To do » Identify and copy all lines of the material where the string "three" is found.

Recorded data »

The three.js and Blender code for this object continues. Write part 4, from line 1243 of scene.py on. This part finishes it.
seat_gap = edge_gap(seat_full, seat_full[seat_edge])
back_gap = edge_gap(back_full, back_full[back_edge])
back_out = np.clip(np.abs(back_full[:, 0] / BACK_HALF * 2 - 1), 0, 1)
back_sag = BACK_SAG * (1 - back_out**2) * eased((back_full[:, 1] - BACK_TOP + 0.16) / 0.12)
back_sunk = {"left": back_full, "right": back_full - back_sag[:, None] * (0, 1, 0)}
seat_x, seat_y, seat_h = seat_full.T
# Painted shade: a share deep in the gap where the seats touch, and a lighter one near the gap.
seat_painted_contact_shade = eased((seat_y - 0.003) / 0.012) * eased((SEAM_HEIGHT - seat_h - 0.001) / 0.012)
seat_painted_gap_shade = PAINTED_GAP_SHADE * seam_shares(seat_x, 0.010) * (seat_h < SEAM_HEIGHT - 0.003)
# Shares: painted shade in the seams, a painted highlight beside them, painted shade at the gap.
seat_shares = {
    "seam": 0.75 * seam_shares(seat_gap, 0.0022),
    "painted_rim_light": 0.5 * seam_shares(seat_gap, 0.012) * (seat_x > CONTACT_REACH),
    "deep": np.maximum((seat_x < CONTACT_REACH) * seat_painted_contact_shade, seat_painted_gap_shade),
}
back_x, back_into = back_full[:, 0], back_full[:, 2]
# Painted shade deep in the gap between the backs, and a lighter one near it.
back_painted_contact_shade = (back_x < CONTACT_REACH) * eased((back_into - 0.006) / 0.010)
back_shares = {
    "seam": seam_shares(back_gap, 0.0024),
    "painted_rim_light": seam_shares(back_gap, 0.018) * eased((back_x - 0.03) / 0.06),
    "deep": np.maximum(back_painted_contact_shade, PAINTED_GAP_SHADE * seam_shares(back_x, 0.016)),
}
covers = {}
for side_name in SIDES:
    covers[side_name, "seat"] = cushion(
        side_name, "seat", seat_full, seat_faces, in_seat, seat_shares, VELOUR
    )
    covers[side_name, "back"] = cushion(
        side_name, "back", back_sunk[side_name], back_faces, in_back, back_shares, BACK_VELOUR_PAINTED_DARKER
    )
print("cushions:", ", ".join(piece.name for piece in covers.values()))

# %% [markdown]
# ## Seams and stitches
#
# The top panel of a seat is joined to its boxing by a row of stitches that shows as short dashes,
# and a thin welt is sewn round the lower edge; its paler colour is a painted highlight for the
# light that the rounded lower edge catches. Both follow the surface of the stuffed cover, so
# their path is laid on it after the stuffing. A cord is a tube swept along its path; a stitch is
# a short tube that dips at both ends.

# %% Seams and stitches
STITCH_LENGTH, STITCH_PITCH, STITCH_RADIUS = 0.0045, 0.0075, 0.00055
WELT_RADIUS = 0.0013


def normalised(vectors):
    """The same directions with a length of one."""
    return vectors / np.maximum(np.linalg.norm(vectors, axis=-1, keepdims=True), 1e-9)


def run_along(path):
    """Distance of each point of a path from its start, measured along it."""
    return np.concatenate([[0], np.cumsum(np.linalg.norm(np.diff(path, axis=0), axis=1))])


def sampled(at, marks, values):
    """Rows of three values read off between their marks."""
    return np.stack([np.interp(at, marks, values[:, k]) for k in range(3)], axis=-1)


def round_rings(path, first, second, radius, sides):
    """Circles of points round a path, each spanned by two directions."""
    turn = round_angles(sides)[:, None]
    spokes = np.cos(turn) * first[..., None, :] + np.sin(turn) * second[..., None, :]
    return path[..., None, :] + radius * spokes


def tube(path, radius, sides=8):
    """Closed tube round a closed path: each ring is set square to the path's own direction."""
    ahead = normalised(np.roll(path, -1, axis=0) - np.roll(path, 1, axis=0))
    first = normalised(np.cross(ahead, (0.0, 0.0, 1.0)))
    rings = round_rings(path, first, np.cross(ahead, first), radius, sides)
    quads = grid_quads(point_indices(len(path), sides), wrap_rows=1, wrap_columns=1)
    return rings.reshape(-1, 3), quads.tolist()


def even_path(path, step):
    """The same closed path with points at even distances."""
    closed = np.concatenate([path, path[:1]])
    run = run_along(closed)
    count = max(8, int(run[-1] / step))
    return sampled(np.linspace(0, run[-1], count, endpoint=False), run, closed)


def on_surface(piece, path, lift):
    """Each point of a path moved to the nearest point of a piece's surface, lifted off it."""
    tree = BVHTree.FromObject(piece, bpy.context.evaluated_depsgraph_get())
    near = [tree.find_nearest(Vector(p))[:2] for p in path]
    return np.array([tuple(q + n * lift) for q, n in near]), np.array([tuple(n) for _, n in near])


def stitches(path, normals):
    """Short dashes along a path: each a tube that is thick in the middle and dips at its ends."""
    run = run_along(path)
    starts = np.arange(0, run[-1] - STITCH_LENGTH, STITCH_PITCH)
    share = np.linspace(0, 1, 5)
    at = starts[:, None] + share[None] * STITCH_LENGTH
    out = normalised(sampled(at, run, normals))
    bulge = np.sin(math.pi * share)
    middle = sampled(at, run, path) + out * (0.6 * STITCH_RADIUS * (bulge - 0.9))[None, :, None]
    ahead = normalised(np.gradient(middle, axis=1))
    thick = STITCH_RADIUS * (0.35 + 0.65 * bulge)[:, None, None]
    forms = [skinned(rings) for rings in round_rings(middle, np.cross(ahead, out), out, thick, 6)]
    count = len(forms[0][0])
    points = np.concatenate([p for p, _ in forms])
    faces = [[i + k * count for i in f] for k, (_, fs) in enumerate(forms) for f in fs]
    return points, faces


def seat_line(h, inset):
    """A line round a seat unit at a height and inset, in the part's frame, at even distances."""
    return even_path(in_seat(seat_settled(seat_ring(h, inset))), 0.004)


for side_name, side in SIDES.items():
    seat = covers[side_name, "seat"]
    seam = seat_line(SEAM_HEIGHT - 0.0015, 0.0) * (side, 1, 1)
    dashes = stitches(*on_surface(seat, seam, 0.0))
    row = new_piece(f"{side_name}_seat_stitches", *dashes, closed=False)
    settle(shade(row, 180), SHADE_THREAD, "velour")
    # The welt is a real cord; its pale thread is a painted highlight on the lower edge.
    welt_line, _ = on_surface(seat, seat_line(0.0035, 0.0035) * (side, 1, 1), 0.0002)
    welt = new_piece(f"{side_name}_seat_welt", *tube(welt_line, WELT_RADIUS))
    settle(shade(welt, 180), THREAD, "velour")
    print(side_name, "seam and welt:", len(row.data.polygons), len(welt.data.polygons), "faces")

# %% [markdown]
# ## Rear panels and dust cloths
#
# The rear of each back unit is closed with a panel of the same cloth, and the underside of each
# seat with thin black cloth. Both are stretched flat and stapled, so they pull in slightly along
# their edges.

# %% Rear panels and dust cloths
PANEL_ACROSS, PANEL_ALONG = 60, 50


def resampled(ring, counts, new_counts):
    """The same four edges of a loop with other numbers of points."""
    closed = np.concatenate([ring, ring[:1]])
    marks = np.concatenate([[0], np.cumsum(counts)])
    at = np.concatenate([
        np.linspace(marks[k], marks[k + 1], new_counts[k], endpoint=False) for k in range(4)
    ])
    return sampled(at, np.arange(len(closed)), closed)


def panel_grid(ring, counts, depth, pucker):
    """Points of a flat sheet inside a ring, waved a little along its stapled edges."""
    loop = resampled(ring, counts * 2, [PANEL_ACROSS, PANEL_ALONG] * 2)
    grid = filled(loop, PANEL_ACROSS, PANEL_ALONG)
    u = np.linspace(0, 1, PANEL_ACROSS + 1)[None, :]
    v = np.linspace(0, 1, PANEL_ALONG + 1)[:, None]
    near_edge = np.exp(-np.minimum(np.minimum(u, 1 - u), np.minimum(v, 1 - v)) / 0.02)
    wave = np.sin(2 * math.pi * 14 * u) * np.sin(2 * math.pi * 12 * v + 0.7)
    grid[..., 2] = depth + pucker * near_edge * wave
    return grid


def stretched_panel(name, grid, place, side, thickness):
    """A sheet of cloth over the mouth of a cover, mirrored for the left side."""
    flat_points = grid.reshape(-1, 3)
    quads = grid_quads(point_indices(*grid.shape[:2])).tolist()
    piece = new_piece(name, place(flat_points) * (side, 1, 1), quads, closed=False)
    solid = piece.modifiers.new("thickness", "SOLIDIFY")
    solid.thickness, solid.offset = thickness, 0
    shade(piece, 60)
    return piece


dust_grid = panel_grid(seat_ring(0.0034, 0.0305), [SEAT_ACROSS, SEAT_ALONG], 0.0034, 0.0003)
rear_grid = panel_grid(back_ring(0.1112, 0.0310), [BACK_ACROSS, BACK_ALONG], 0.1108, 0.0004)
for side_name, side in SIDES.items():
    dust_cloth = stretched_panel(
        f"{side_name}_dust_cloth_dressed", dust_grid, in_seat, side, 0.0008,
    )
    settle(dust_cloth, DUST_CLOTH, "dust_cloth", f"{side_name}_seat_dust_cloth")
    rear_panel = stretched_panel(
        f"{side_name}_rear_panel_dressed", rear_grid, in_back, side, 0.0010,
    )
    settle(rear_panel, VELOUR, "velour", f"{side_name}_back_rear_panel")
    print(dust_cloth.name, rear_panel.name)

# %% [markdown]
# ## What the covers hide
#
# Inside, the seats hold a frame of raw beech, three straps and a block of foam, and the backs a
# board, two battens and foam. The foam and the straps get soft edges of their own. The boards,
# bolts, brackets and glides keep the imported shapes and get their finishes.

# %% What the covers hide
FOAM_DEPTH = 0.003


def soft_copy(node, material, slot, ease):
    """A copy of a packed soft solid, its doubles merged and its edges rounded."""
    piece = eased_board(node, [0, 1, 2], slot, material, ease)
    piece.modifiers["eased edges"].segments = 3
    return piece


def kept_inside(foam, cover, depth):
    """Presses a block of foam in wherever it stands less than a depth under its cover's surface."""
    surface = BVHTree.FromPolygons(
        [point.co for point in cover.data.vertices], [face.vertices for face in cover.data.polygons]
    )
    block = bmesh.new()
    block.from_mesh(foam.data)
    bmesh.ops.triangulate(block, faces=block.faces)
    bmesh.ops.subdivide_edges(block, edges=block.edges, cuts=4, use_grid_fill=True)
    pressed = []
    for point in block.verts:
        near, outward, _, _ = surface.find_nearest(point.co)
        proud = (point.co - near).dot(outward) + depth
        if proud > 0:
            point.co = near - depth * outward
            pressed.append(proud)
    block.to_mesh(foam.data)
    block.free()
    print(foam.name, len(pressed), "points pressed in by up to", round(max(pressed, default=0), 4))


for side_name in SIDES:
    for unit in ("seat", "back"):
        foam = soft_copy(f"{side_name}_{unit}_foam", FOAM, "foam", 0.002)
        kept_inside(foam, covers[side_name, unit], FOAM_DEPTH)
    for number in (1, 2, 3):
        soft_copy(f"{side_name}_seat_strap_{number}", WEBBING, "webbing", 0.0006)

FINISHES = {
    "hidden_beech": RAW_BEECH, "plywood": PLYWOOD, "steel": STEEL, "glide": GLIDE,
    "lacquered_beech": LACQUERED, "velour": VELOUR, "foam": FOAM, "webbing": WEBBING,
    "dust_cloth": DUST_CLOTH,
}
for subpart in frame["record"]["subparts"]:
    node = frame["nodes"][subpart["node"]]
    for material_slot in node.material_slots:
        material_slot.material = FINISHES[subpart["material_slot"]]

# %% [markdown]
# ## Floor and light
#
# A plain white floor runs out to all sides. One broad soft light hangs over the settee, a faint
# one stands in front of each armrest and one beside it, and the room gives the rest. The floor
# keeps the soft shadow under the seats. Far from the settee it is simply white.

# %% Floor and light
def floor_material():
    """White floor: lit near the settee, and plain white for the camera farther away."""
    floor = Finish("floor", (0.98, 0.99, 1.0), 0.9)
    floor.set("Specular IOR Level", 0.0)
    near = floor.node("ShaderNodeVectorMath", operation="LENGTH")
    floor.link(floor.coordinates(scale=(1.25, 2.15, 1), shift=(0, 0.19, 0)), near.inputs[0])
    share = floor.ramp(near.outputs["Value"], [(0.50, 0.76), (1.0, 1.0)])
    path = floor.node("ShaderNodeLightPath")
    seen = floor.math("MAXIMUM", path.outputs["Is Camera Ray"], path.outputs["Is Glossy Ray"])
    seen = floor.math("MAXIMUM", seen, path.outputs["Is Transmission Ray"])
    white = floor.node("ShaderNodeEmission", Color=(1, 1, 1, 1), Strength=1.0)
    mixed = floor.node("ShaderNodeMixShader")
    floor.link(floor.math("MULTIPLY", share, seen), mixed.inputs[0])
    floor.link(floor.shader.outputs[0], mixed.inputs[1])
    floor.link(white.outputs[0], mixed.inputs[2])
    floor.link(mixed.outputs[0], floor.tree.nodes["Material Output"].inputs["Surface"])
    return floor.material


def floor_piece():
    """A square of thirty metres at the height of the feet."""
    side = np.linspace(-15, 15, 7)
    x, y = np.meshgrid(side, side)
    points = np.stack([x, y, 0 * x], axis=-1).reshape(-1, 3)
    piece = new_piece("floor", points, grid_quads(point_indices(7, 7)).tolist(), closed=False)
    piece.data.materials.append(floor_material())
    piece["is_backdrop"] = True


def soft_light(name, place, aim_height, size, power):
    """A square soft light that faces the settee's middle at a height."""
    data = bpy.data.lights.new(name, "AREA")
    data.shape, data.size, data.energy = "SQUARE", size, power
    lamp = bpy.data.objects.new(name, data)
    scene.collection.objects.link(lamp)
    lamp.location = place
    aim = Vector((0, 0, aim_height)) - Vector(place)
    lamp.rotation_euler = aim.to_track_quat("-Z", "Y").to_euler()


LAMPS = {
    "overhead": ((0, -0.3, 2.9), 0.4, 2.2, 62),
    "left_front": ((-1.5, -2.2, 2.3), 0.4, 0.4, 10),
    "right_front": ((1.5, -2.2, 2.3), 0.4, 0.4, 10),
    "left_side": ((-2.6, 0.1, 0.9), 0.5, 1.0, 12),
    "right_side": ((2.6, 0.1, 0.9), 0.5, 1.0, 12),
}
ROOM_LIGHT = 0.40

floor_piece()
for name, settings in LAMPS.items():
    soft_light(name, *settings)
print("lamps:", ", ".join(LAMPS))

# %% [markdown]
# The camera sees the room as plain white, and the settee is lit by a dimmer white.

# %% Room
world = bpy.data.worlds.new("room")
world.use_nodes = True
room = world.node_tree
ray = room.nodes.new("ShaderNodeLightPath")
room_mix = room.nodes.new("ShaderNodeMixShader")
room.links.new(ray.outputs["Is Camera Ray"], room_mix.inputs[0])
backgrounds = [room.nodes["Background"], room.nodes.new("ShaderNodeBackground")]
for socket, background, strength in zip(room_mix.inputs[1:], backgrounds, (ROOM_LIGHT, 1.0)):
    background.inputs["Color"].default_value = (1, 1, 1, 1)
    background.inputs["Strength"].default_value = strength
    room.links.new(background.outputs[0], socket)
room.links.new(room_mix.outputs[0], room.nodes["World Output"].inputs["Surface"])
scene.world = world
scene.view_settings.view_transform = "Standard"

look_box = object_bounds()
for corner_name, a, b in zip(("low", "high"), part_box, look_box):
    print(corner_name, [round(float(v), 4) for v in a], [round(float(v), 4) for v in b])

Output for this task »
The three.js and Blender code for this object continues. Write part 4, from line 1243 of scene.py on. This part finishes it.
    """Rows of three values read off between their marks."""
# Inside, the seats hold a frame of raw beech, three straps and a block of foam, and the backs a